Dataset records
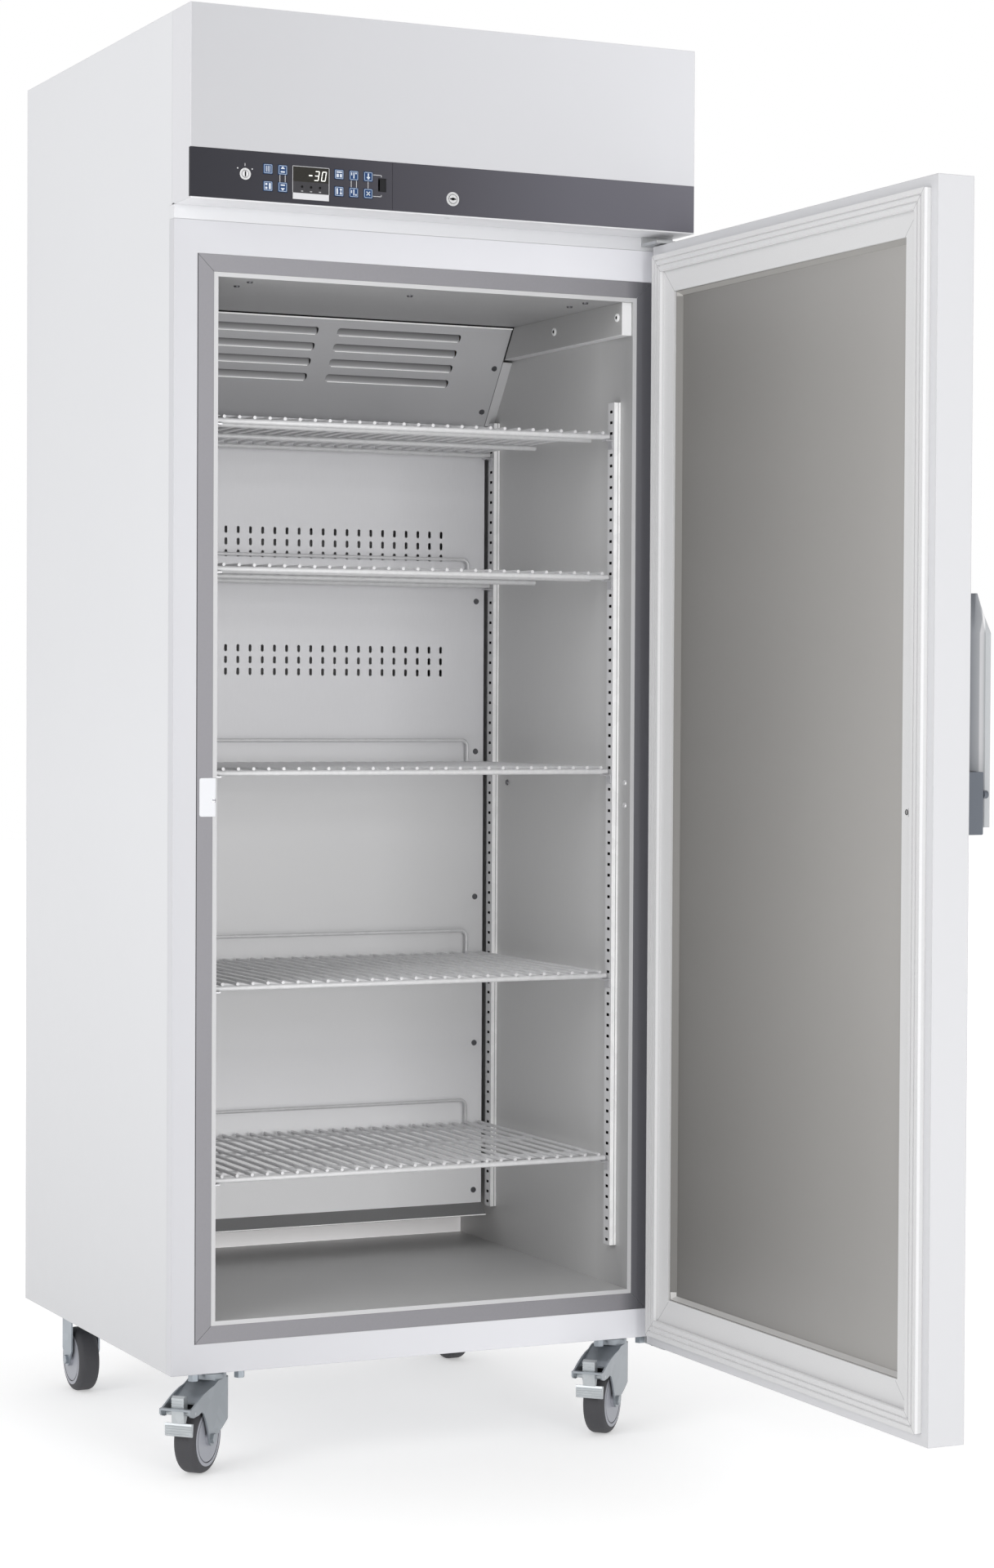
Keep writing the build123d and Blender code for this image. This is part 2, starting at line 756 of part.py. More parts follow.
with BuildPart() as handle_grip:
    shoulder = grip_section(grip_shoulder, grip_reach - grip_lip, grip_reach)
    extrude(shoulder, amount=grip_bottom - grip_shoulder)
    loft([shoulder, grip_section(handle_top, slope_lip, slope_reach)])
    door_slab(handle_side - lock_block_width - rest_gap, handle_side + 1, door_thickness,
              door_thickness + lock_block_reach + rest_gap, grip_bottom - 1,
              lock_block_top + rest_gap, mode=Mode.SUBTRACT)

handle_grip.part.label = "handle_grip"
export_step(handle_grip.part, "parts/handle_grip.step")


# Lock block: the dark housing in the foot of the scoop, with the sleeve that guides the bolt
with BuildPart() as lock_block:
    door_slab(handle_side - lock_block_width, handle_side, door_thickness,
              door_thickness + lock_block_reach, lock_block_bottom, lock_block_top)
    fillet(faces().sort_by(Axis.X)[-1].edges(), radius=4)
    door_rod(lock_bolt_place, lock_bolt_height, door_thickness + 5, lock_sleeve_diameter,
             door_thickness + 5 - dish_wall - seam)
    door_rod(lock_bolt_place, lock_bolt_height, lock_bolt_length + 8, lock_bolt_diameter + 2 * bolt_gap,
             lock_bolt_length + 8, mode=Mode.SUBTRACT)
    door_rod(lock_knob_place, lock_knob_height, door_thickness + lock_block_reach + 1,
             lock_spindle_diameter + 2 * turning_gap, lock_spindle_length + 1.5, mode=Mode.SUBTRACT)

lock_block.part.label = "lock_block"
export_step(lock_block.part, "parts/lock_block.step")


# Lock knob and the bolt that it drives through the door
with BuildPart() as handle_lock_knob:
    knob_face = door_thickness + lock_block_reach + seam
    door_rod(lock_knob_place, lock_knob_height, knob_face + lock_knob_reach, lock_knob_diameter,
             lock_knob_reach)
    fillet(faces().sort_by(Axis.X)[-1].edges(), radius=1.2)
    door_rod(lock_knob_place, lock_knob_height, knob_face, lock_spindle_diameter, lock_spindle_length)

handle_lock_knob.part.label = "handle_lock_knob"
export_step(handle_lock_knob.part, "parts/handle_lock_knob.step")

with BuildPart() as handle_lock_bolt:
    door_rod(lock_bolt_place, lock_bolt_height, lock_bolt_length + 1, lock_bolt_diameter, lock_bolt_length)
    chamfer(faces().sort_by(Axis.X)[0].edges(), length=0.6)

handle_lock_bolt.part.label = "handle_lock_bolt"
export_step(handle_lock_bolt.part, "parts/handle_lock_bolt.step")


# Hinge bushes in the door, and the brackets with their pins on the cabinet
hinge_running_gap = 0.5

with BuildPart() as hinge_bushes:
    for end, inward in ((door_bottom, 1), (door_top, -1)):
        for plane_height, diameter, length in ((end - inward * hinge_flange, hinge_flange_diameter,
                                                inward * hinge_flange),
                                               (end, hinge_bush_diameter, inward * hinge_bush_length)):
            with BuildSketch(door_level(plane_height)):
                with Locations((hinge_inset, hinge_depth)):
                    Circle(diameter / 2)
                    Circle(hinge_pin_diameter / 2 + pin_fit, mode=Mode.SUBTRACT)
            extrude(amount=length)

hinge_bushes.part.label = "hinge_bushes"
export_step(hinge_bushes.part, "parts/hinge_bushes.step")

with BuildPart() as hinge_brackets:
    plate_left = hinge_x - hinge_plate_width + hinge_plate_reach
    plate_right = hinge_x + hinge_plate_reach
    plate_front = hinge_y - hinge_plate_reach
    upper = up(door_top + hinge_flange + hinge_running_gap)
    lower = up(door_bottom - hinge_flange - hinge_running_gap)
    slab(plate_left, plate_right, plate_front, 0, upper, upper + hinge_plate)
    slab(plate_left, plate_right, -hinge_plate, 0, upper, up(header_underside) - seam)
    slab(hinge_x - hinge_foot_reach, plate_right, plate_front, 14, lower - hinge_plate, lower)
    slab(hinge_x - hinge_foot_reach, plate_right, 0, 14, lower, up(0))
    for height, length in ((upper, hinge_flange - hinge_bush_length), (lower, hinge_bush_length - hinge_flange)):
        rod(Plane(origin=(hinge_x, hinge_y, height), z_dir=(0, 0, 1)), hinge_pin_diameter, length)

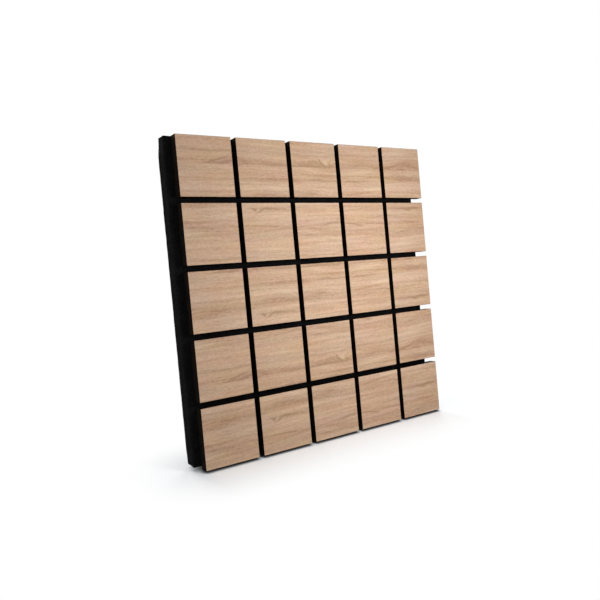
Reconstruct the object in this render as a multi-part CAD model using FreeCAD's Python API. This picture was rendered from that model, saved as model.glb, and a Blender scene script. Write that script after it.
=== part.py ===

REQUIRED WORK — Write out all records exactly, keeping every detail.

TASK RESPONSE —
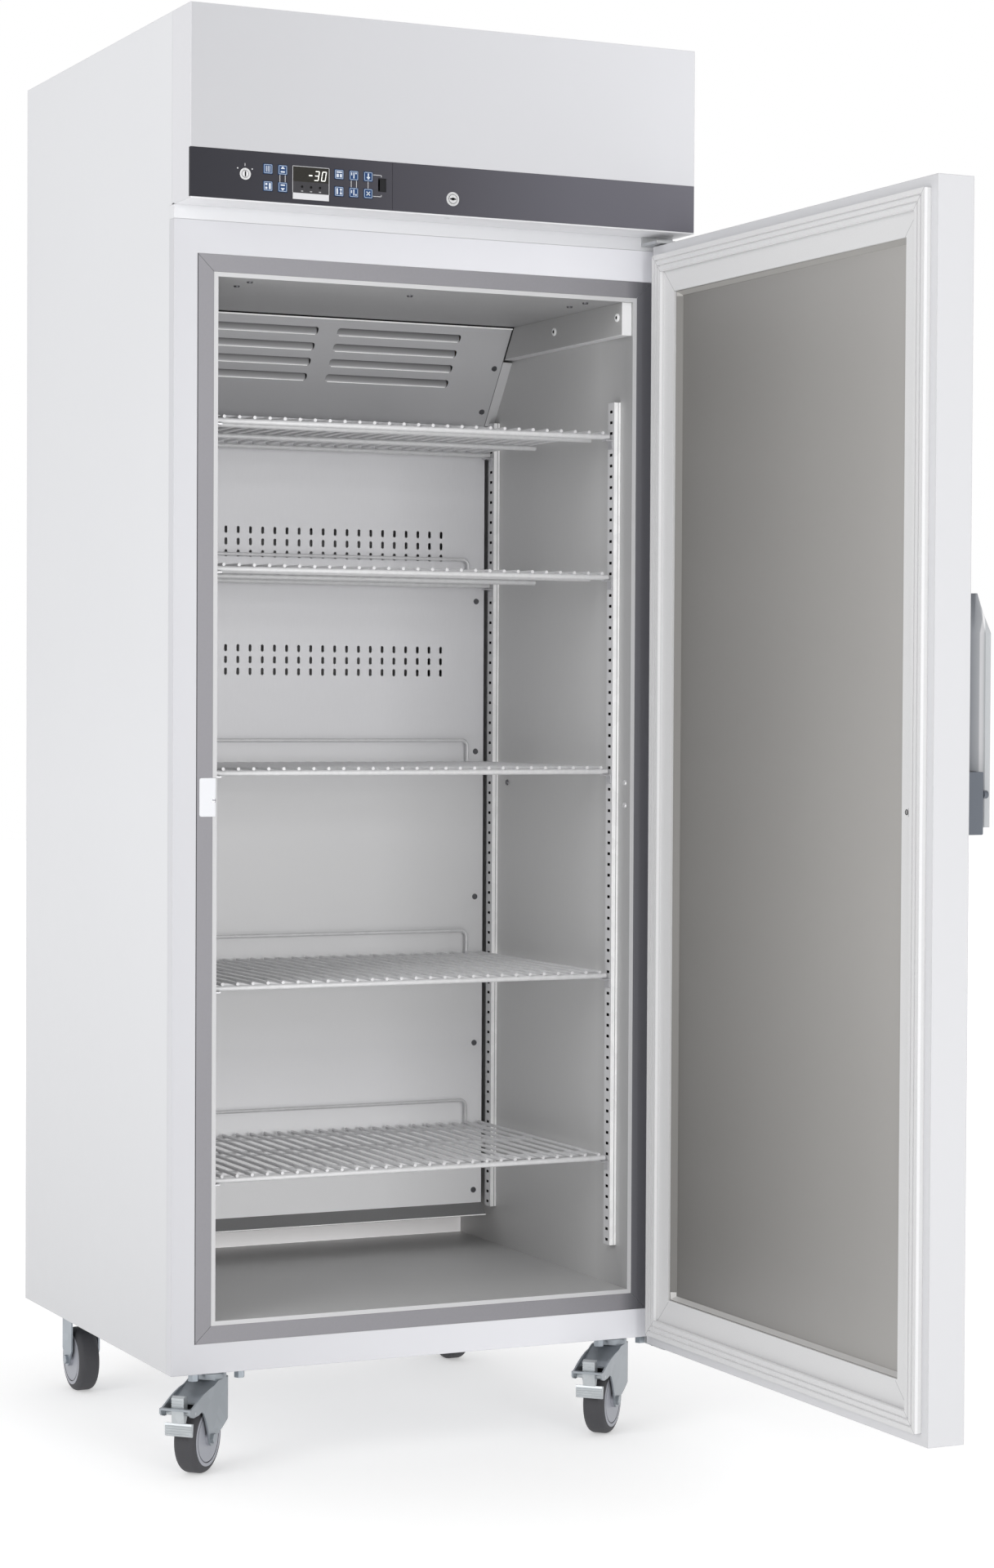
Keep writing the build123d and Blender code for this image. This is part 2, starting at line 756 of part.py. More parts follow.
with BuildPart() as handle_grip:
    shoulder = grip_section(grip_shoulder, grip_reach - grip_lip, grip_reach)
    extrude(shoulder, amount=grip_bottom - grip_shoulder)
    loft([shoulder, grip_section(handle_top, slope_lip, slope_reach)])
    door_slab(handle_side - lock_block_width - rest_gap, handle_side + 1, door_thickness,
              door_thickness + lock_block_reach + rest_gap, grip_bottom - 1,
              lock_block_top + rest_gap, mode=Mode.SUBTRACT)

handle_grip.part.label = "handle_grip"
export_step(handle_grip.part, "parts/handle_grip.step")


# Lock block: the dark housing in the foot of the scoop, with the sleeve that guides the bolt
with BuildPart() as lock_block:
    door_slab(handle_side - lock_block_width, handle_side, door_thickness,
              door_thickness + lock_block_reach, lock_block_bottom, lock_block_top)
    fillet(faces().sort_by(Axis.X)[-1].edges(), radius=4)
    door_rod(lock_bolt_place, lock_bolt_height, door_thickness + 5, lock_sleeve_diameter,
             door_thickness + 5 - dish_wall - seam)
    door_rod(lock_bolt_place, lock_bolt_height, lock_bolt_length + 8, lock_bolt_diameter + 2 * bolt_gap,
             lock_bolt_length + 8, mode=Mode.SUBTRACT)
    door_rod(lock_knob_place, lock_knob_height, door_thickness + lock_block_reach + 1,
             lock_spindle_diameter + 2 * turning_gap, lock_spindle_length + 1.5, mode=Mode.SUBTRACT)

lock_block.part.label = "lock_block"
export_step(lock_block.part, "parts/lock_block.step")


# Lock knob and the bolt that it drives through the door
with BuildPart() as handle_lock_knob:
    knob_face = door_thickness + lock_block_reach + seam
    door_rod(lock_knob_place, lock_knob_height, knob_face + lock_knob_reach, lock_knob_diameter,
             lock_knob_reach)
    fillet(faces().sort_by(Axis.X)[-1].edges(), radius=1.2)
    door_rod(lock_knob_place, lock_knob_height, knob_face, lock_spindle_diameter, lock_spindle_length)

handle_lock_knob.part.label = "handle_lock_knob"
export_step(handle_lock_knob.part, "parts/handle_lock_knob.step")

with BuildPart() as handle_lock_bolt:
    door_rod(lock_bolt_place, lock_bolt_height, lock_bolt_length + 1, lock_bolt_diameter, lock_bolt_length)
    chamfer(faces().sort_by(Axis.X)[0].edges(), length=0.6)

handle_lock_bolt.part.label = "handle_lock_bolt"
export_step(handle_lock_bolt.part, "parts/handle_lock_bolt.step")


# Hinge bushes in the door, and the brackets with their pins on the cabinet
hinge_running_gap = 0.5

with BuildPart() as hinge_bushes:
    for end, inward in ((door_bottom, 1), (door_top, -1)):
        for plane_height, diameter, length in ((end - inward * hinge_flange, hinge_flange_diameter,
                                                inward * hinge_flange),
                                               (end, hinge_bush_diameter, inward * hinge_bush_length)):
            with BuildSketch(door_level(plane_height)):
                with Locations((hinge_inset, hinge_depth)):
                    Circle(diameter / 2)
                    Circle(hinge_pin_diameter / 2 + pin_fit, mode=Mode.SUBTRACT)
            extrude(amount=length)

hinge_bushes.part.label = "hinge_bushes"
export_step(hinge_bushes.part, "parts/hinge_bushes.step")

with BuildPart() as hinge_brackets:
    plate_left = hinge_x - hinge_plate_width + hinge_plate_reach
    plate_right = hinge_x + hinge_plate_reach
    plate_front = hinge_y - hinge_plate_reach
    upper = up(door_top + hinge_flange + hinge_running_gap)
    lower = up(door_bottom - hinge_flange - hinge_running_gap)
    slab(plate_left, plate_right, plate_front, 0, upper, upper + hinge_plate)
    slab(plate_left, plate_right, -hinge_plate, 0, upper, up(header_underside) - seam)
    slab(hinge_x - hinge_foot_reach, plate_right, plate_front, 14, lower - hinge_plate, lower)
    slab(hinge_x - hinge_foot_reach, plate_right, 0, 14, lower, up(0))
    for height, length in ((upper, hinge_flange - hinge_bush_length), (lower, hinge_bush_length - hinge_flange)):
        rod(Plane(origin=(hinge_x, hinge_y, height), z_dir=(0, 0, 1)), hinge_pin_diameter, length)

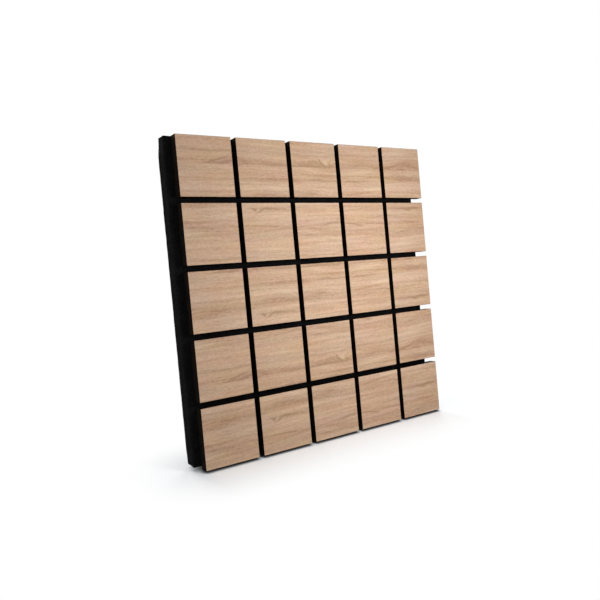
Reconstruct the object in this render as a multi-part CAD model using FreeCAD's Python API. This picture was rendered from that model, saved as model.glb, and a Blender scene script. Write that script after it.
=== part.py ===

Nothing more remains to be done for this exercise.